Estimated Water Use of Corn in Georgia**
|Growth Stage||Days After Planting||Approx. growing degree accum. from planting||Inches Per Day|
|Emergence and primary root developing.||0-7 |
|Two leaves expanding and nodal roots forming.||13-17 |
|Four to six leaves expanding. Growing point near surface. More leaves and roots developing.||23-27 28-32 33-36||375——————–580||.12|
|Six to eight leaves expanding. Tassel developing. Growing point above ground.||37-41 42-45||580——————- 730||.19 |
|Ten + leaves expanding. Bottom 2-3 leaves lost. Stalks growing rapidly. Ear shoots developing. Potential kernel row number determined.||46-50 51-54||730———————960||.23 |
|Twelve to sixteen leaves. Kernels per row and size of ear determined. Tassel not visible but about full size. Top two ear shoots developing rapidly.||55-59 60-64||960——————–1150||.27 |
|Tassel emerging, ear shoots elongating, (R1)-silking||65-69||1150——————–1350||.31|
|Pollination||70-74 75-79||1350——————– 1470||.32 |
|R-2. Blister stage.||80-84||****||.33|
|R-3. Milk stage, rapid starch accumulation.||85-89||****||.34|
|Early dough stage, kernels rapidly increasing in weight.||90-94||****||.34|
|R-4. Dough stage.||95-99||****||.33|
|Beginning black layer.||110-114||****||.24|
|R-6. Black layer (physiological maturity).||115-119||****||.21|
**The relationship between reproductive stage development and GDU’s is more variable than that of vegetative development and GDU’s. Reproductive development is identified based on appearances. This is highly influenced by changes in kernel moisture and dry matter.

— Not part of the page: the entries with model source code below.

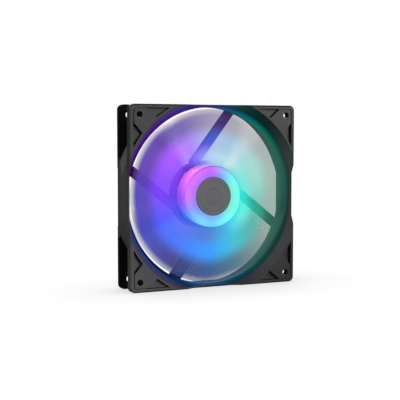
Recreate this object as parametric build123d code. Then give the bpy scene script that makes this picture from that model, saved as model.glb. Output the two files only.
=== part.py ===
from build123d import *
import math
import os

# ---------------------------------------------------------------------------
# 140 mm lit case fan.
# Built along a local axis w (w = +13.5 is the intake face, w = -13.5 the
# outlet face), with u to the right and v up.  place() turns it so that the
# intake looks along -Y, the fan stands on its bottom edge and +Z is up.
# The origin is the centre of the fan.
# All dimensions in millimetres.
# ---------------------------------------------------------------------------

# --- frame ---
WIDTH = 140.0            # frame width and height
DEPTH = 27.0             # frame depth along the axis
CORNER_R = 4.0           # rounded outer corners of the flanges
FRONT_FLANGE = 6.0       # thickness of the intake-side flange
REAR_FLANGE = 5.0        # thickness of the outlet-side flange
HOLE_SPACING = 124.5     # mounting hole square
HOLE_R = 2.4             # mounting hole radius
EDGE_CHAMFER = 0.8       # outer edge break

FLARE_R = 75.7           # intake flare at the front face
THROAT_R = 68.2          # duct throat
THROAT_W0 = 3.5          # throat starts here
THROAT_W1 = -6.0         # throat ends here
OUTLET_R = 70.3          # duct at the rear face
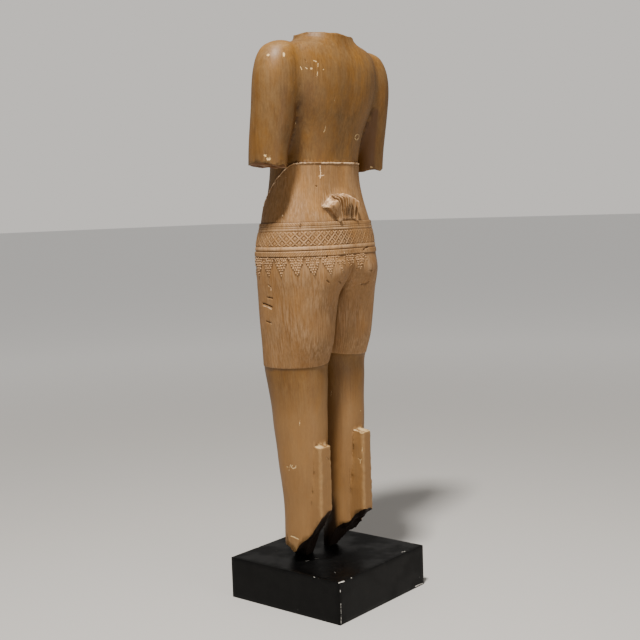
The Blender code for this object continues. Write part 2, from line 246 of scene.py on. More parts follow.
def ease(value, start, end):  # a smooth step from 0 to 1, downwards if the end is the lower
    t = np.clip((value - start) / (end - start), 0, 1)
    return t * t * (3 - 2 * t)


def lumps(spots, size, seed=0.0):  # smooth noise from -1 to 1 at each spot
    moved = np.asarray(spots, float) / size + np.array([seed, 0.37 * seed, -0.61 * seed])
    return np.array([noise.noise(p) for p in moved.tolist()])


def oval(width, depth, power, angle):
    c, s = np.cos(angle), np.sin(angle)
    x = width * np.sign(c) * np.abs(c) ** (2 / power)
    y = depth * np.sign(s) * np.abs(s) ** (2 / power)
    out = np.stack([c / width, s / depth], -1)
    return x, y, out / np.linalg.norm(out, axis=-1, keepdims=True)


def evenTurns(columns):  # angles evenly spaced round the hips, from the middle of the back by the left side
    width, depth, middle, power = along(body["trunk"], body["hips"])
    fine = np.pi / 2 - 2 * np.pi * np.arange(3601) / 3600
    x, y, out = oval(width, depth, power, fine)
    walked = np.concatenate([[0], np.cumsum(np.hypot(np.diff(x), np.diff(y)))])
    return np.interp(walked[-1] * np.arange(columns) / columns, walked, fine)


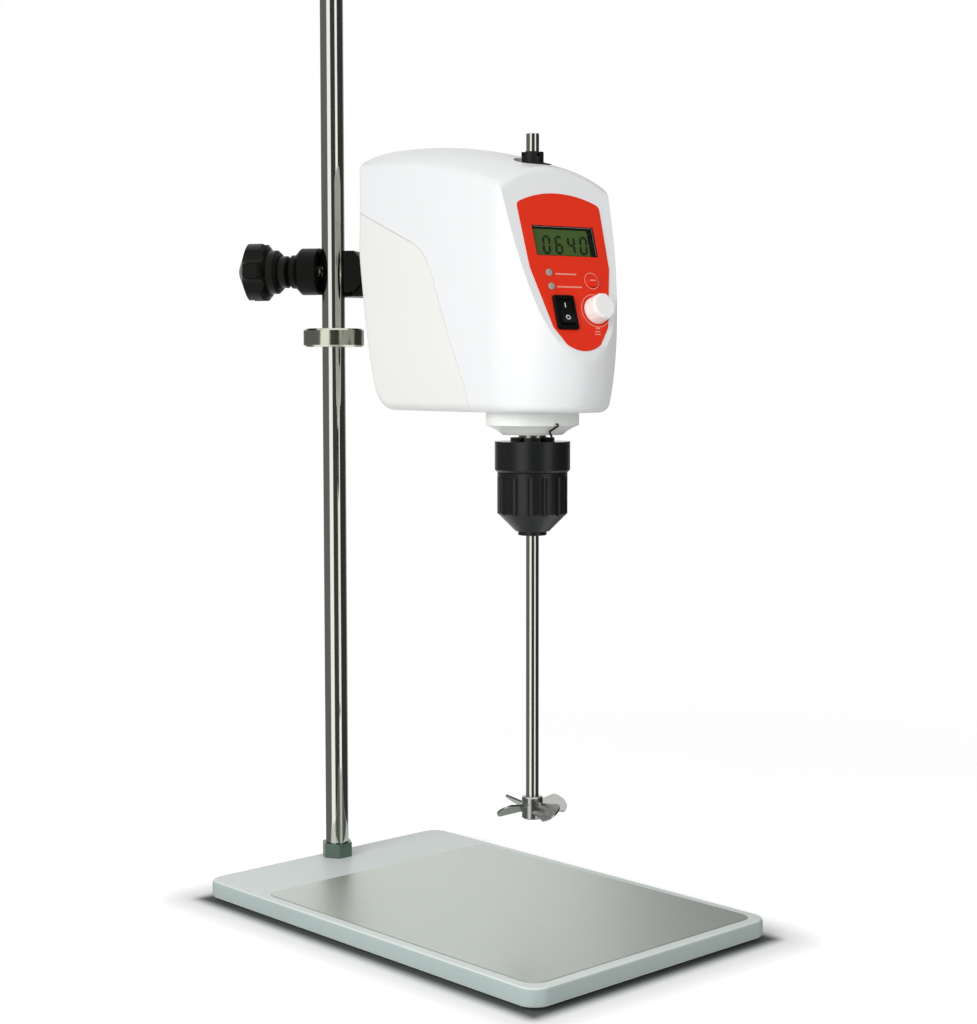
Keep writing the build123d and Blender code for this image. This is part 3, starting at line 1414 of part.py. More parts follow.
# Propeller: hub with four pitched blades that widen towards their rounded tips
with BuildPart() as propeller:
    for index in range(blade_count):
        spoke = Location((0, 0, shaft_end + hub_height / 2), (0, 0, 360 / blade_count * index))
        with BuildSketch(Plane(head * spoke * Location((0, 0, 0), (blade_pitch, 0, 0)))):
            with BuildLine():
                Polyline(
                    (shaft_diameter / 2 + running_fit, -blade_root / 2),
                    (shaft_diameter / 2 + running_fit, blade_root / 2),
                    (hub_diameter / 2 + 1, blade_root / 2),
                    (propeller_diameter * 0.4, blade_width / 2),
                )
                ThreePointArc(
                    (propeller_diameter * 0.4, blade_width / 2),
                    (propeller_diameter / 2, 0),
                    (propeller_diameter * 0.4, -blade_width / 2),
                )
                Polyline(
                    (propeller_diameter * 0.4, -blade_width / 2),
                    (hub_diameter / 2 + 1, -blade_root / 2),
                    (shaft_diameter / 2 + running_fit, -blade_root / 2),
                )
            make_face()
        extrude(amount=blade_thickness / 2, both=True)
    with BuildSketch(level(shaft_end)):
        Circle(hub_diameter / 2)
    extrude(amount=hub_height)
    hub_rims = propeller.edges().filter_by(GeomType.CIRCLE).group_by(Axis.Z)
    chamfer(hub_rims[0] + hub_rims[-1], hub_chamfer)
    with BuildSketch(level(shaft_end)):
        Circle(shaft_diameter / 2 + running_fit)
    extrude(amount=hub_height, mode=Mode.SUBTRACT)
    with BuildSketch(hub_side):
        Circle(hub_screw_diameter / 2)
    extrude(amount=hub_diameter, mode=Mode.SUBTRACT)
propeller.part.label = "propeller"
export_step(propeller.part, "parts/propeller.step")

# Set screw of the propeller's hub
with BuildPart() as propeller_screw:
    with BuildSketch(hub_side.offset(shaft_diameter / 2 + face_gap)):
        Circle(hub_screw_diameter / 2 - running_fit)
    extrude(amount=(hub_diameter - shaft_diameter) / 2 - 3 * face_gap)
propeller_screw.part.label = "propeller_screw"
export_step(propeller_screw.part, "parts/propeller_screw.step")
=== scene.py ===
"""Laboratory overhead stirrer on a plate stand: finishes, printed details, studio and camera."""

import logging
from collections.abc import Iterator
from contextlib import contextmanager
from dataclasses import dataclass, field
from enum import Enum
from math import cos, radians, sin
from typing import ClassVar

import bpy
from mathutils import Matrix, Vector


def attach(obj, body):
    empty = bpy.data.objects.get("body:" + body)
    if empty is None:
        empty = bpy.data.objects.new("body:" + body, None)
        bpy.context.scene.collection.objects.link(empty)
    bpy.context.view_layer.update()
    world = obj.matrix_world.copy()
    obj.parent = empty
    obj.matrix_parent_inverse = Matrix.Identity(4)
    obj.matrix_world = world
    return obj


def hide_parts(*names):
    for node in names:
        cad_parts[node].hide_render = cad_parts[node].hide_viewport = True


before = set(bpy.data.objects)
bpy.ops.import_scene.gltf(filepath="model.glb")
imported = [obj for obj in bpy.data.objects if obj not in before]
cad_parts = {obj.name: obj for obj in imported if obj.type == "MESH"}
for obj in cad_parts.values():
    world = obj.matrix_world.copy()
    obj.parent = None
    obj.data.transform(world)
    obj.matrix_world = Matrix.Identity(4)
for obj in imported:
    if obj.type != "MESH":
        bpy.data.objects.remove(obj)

LOG = logging.getLogger("stirrer")
MM = 0.001

Colour = tuple[float, float, float]
Point = tuple[float, float, float]
Relief = tuple[float, float]
Piece = bpy.types.Object
Node = bpy.types.Node
Tree = bpy.types.NodeTree
Socket = str | int


def paint_chip(red: int, green: int, blue: int) -> Colour:
    """Turns a colour as a screen shows it into the linear values that a shader takes.

    Args:
        red: Red from 0 to 255.
        green: Green from 0 to 255.
        blue: Blue from 0 to 255.

    Returns:
        The same colour as three linear numbers.
    """

    def straighten(level: int) -> float:
        """Turns one channel into its linear value.

        Args:
            level: Level of the channel from 0 to 255.

        Returns:
            The linear value from 0 to 1.
        """
        value = level / 255
        return value / 12.92 if value <= 0.04045 else ((value + 0.055) / 1.055) ** 2.4

    return straighten(red), straighten(green), straighten(blue)


class Grain(Enum):
    """Direction in which the fine lines of a worked metal run."""

    ALONG_Y = (2600.0, 30.0, 2600.0)
    ROUND_Z = (1.0, 1.0, 5200.0)
    NONE = (900.0, 900.0, 900.0)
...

I encourage you to closely watch your corn fields and plan your irrigation in advance, if possible. If you use the checkbook method and have a weather station or rain gauges on your farm , adjust your irrigation to any amount received but keep in mind the daily amount of use and be prepared to resume irrigation on schedule. If you use sensors then allow them to guide your next irrigation. Above all stay on schedule to prevent subsoil moisture loss. Water use reaches a peak during the early grain fill. Don’t let up. Once you get over the hump, continue irrigating to black layer as it will help your test weight and prevent any losses.